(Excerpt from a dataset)
— Begin —

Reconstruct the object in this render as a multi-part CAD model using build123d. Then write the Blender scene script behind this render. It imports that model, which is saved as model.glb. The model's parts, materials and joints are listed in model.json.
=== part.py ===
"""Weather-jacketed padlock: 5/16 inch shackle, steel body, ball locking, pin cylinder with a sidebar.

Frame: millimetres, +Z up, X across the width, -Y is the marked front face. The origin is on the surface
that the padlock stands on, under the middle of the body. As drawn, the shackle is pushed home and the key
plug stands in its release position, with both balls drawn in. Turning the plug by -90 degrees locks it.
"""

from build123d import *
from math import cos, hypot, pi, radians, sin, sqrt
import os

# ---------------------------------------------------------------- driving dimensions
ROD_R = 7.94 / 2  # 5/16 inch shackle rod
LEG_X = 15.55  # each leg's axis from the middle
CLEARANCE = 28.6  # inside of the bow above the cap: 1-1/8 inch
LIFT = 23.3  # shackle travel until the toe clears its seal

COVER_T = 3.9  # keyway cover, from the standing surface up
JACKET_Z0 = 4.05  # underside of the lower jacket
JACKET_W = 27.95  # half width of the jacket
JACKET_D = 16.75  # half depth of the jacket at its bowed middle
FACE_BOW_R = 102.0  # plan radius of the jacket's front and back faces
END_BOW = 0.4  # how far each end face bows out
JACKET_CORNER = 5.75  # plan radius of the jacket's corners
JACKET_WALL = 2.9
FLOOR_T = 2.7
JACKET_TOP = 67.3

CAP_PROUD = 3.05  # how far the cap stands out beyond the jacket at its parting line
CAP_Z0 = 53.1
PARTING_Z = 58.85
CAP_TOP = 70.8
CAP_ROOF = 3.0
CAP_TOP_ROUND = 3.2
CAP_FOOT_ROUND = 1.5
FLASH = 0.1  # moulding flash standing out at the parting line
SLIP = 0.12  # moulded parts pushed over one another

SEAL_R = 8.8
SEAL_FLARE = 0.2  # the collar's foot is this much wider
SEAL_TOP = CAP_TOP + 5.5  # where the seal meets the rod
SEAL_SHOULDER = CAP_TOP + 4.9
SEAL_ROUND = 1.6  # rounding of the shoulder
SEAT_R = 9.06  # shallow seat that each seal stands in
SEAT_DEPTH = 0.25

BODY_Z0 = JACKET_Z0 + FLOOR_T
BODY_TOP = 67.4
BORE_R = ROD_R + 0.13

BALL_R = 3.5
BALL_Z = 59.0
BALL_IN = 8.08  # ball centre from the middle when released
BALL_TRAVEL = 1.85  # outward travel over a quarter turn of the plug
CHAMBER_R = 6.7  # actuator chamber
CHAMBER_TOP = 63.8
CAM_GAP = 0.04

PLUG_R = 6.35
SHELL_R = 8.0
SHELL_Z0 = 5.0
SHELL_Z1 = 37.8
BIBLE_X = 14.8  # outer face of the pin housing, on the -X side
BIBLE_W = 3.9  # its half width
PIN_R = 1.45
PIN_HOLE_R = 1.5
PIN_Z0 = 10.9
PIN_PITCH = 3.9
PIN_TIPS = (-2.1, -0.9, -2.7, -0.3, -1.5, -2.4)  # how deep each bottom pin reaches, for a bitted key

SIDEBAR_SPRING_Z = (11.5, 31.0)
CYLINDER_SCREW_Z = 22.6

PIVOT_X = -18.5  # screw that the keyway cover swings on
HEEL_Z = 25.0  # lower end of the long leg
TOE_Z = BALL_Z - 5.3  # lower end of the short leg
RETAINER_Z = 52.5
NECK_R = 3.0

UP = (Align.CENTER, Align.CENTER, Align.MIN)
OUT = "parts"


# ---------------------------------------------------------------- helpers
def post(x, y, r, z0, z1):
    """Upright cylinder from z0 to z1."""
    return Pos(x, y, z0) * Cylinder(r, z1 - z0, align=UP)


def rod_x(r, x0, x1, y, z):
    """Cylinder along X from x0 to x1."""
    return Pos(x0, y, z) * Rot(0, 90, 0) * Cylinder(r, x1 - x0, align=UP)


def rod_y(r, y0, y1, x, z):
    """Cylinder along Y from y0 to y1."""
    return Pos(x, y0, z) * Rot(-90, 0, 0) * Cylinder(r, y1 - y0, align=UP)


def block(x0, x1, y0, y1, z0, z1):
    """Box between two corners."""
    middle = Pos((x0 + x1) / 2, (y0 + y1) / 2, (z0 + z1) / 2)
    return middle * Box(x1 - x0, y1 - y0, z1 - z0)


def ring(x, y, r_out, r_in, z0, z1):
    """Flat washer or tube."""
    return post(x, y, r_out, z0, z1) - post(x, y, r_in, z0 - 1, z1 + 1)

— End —
— Begin —

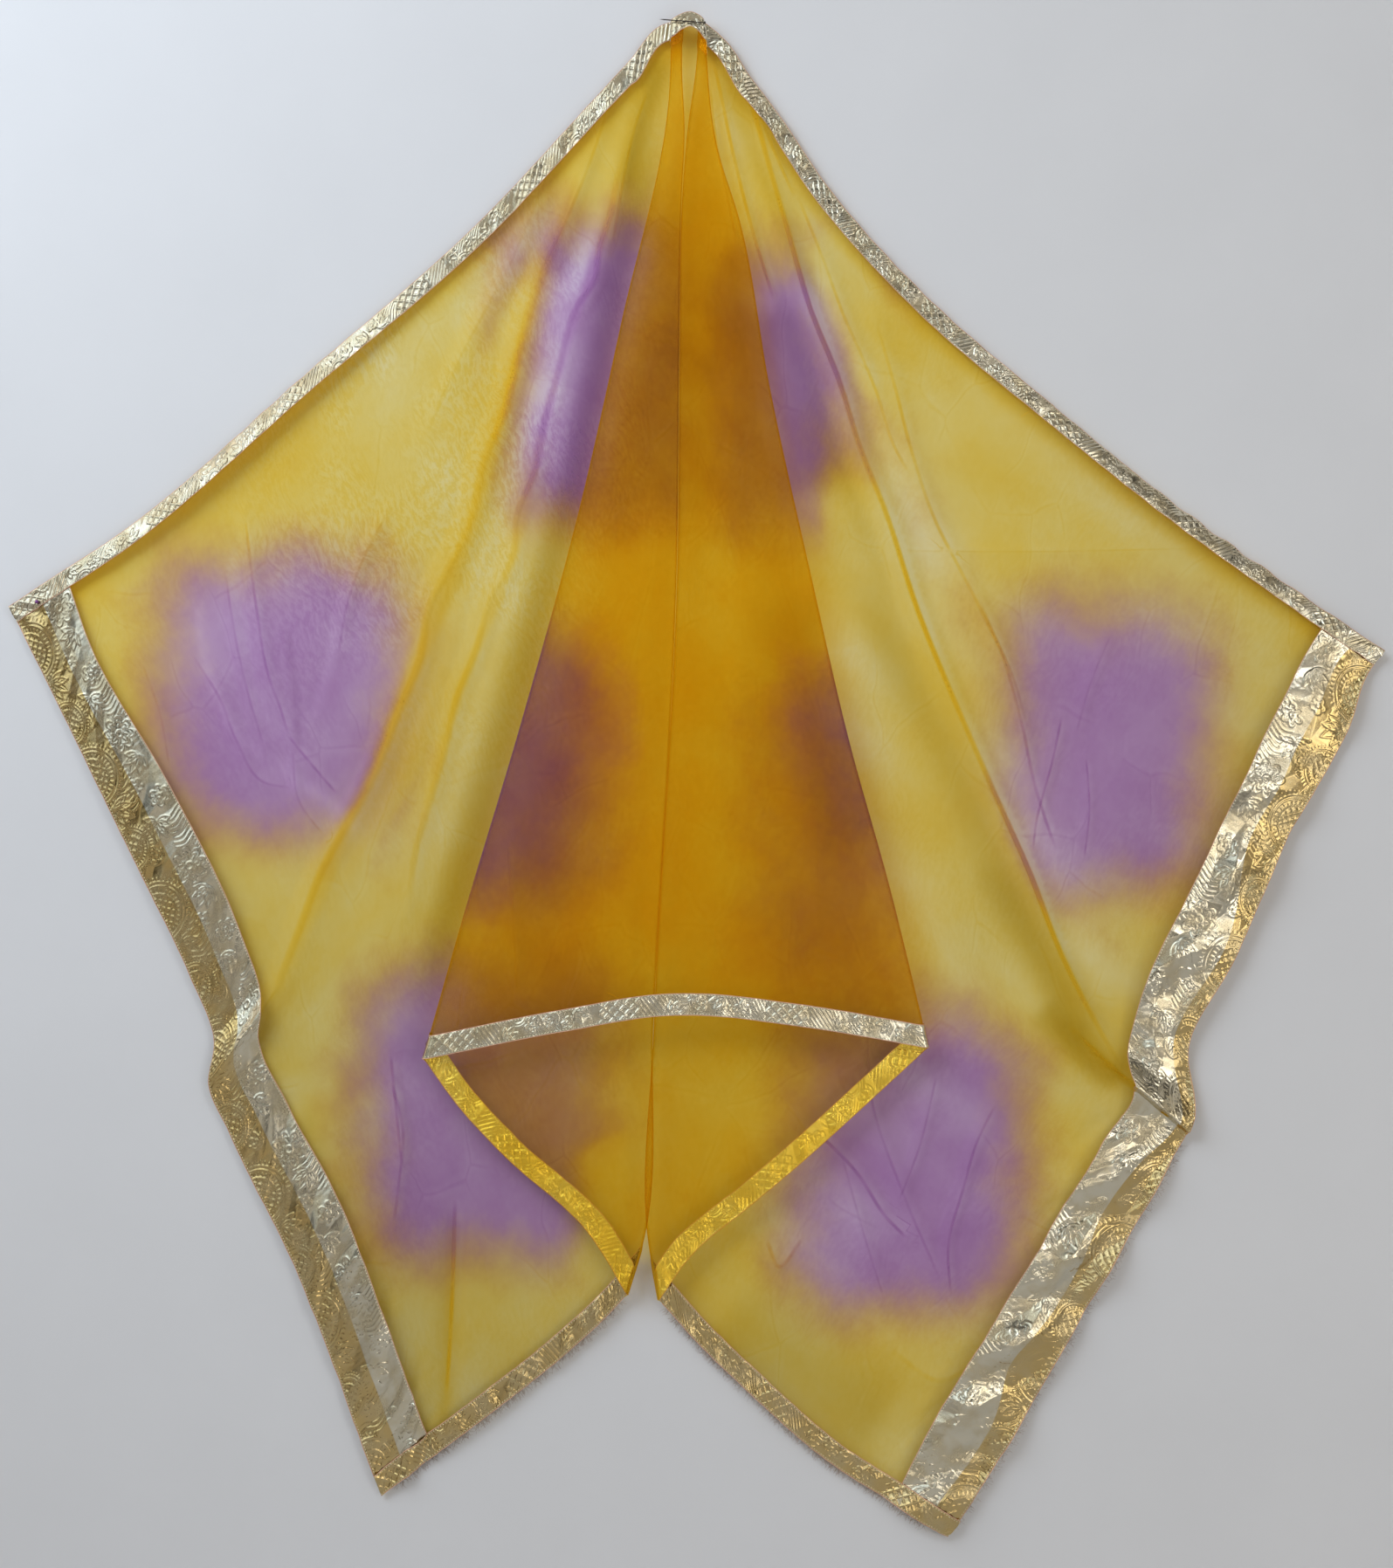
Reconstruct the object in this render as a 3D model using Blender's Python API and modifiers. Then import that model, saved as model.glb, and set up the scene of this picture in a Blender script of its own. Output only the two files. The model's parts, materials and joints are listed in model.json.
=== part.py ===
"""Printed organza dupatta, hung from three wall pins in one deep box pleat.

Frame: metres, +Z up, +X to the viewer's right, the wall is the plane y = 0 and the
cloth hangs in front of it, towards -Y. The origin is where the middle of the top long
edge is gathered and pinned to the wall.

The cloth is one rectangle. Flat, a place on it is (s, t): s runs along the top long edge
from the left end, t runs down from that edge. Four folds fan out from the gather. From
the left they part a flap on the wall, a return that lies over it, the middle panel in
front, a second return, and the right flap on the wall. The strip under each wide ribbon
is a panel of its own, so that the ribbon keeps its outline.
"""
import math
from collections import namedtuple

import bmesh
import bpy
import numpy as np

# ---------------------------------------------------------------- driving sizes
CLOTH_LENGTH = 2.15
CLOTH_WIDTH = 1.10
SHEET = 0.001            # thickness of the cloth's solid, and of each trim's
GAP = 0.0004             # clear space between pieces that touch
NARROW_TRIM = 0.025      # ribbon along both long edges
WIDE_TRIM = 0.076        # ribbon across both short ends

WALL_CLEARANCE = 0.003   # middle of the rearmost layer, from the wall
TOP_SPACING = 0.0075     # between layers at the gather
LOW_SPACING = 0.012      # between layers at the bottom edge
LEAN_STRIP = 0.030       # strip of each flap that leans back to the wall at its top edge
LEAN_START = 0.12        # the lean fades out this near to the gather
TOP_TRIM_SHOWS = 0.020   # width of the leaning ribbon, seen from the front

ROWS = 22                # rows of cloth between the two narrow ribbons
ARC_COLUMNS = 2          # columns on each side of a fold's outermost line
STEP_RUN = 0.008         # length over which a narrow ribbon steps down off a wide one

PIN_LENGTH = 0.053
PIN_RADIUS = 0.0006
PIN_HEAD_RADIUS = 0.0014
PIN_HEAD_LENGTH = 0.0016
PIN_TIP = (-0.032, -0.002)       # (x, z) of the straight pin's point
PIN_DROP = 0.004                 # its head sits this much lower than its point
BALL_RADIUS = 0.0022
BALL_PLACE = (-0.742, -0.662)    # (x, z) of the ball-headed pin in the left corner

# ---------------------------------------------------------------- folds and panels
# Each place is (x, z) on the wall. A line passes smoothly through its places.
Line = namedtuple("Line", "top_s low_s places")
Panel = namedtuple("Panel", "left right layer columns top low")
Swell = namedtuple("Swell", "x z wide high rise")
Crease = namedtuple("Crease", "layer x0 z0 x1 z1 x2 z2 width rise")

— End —

— Task directions —
Copy out only the lines above from the one with "Reconstruct the object in this render as a 3D" to the one with "edge is gathered and pinned to the wall.", inclusive, exactly as they stand.

— Exercise response —
Reconstruct the object in this render as a 3D model using Blender's Python API and modifiers. Then import that model, saved as model.glb, and set up the scene of this picture in a Blender script of its own. Output only the two files. The model's parts, materials and joints are listed in model.json.
=== part.py ===
"""Printed organza dupatta, hung from three wall pins in one deep box pleat.

Frame: metres, +Z up, +X to the viewer's right, the wall is the plane y = 0 and the
cloth hangs in front of it, towards -Y. The origin is where the middle of the top long
edge is gathered and pinned to the wall.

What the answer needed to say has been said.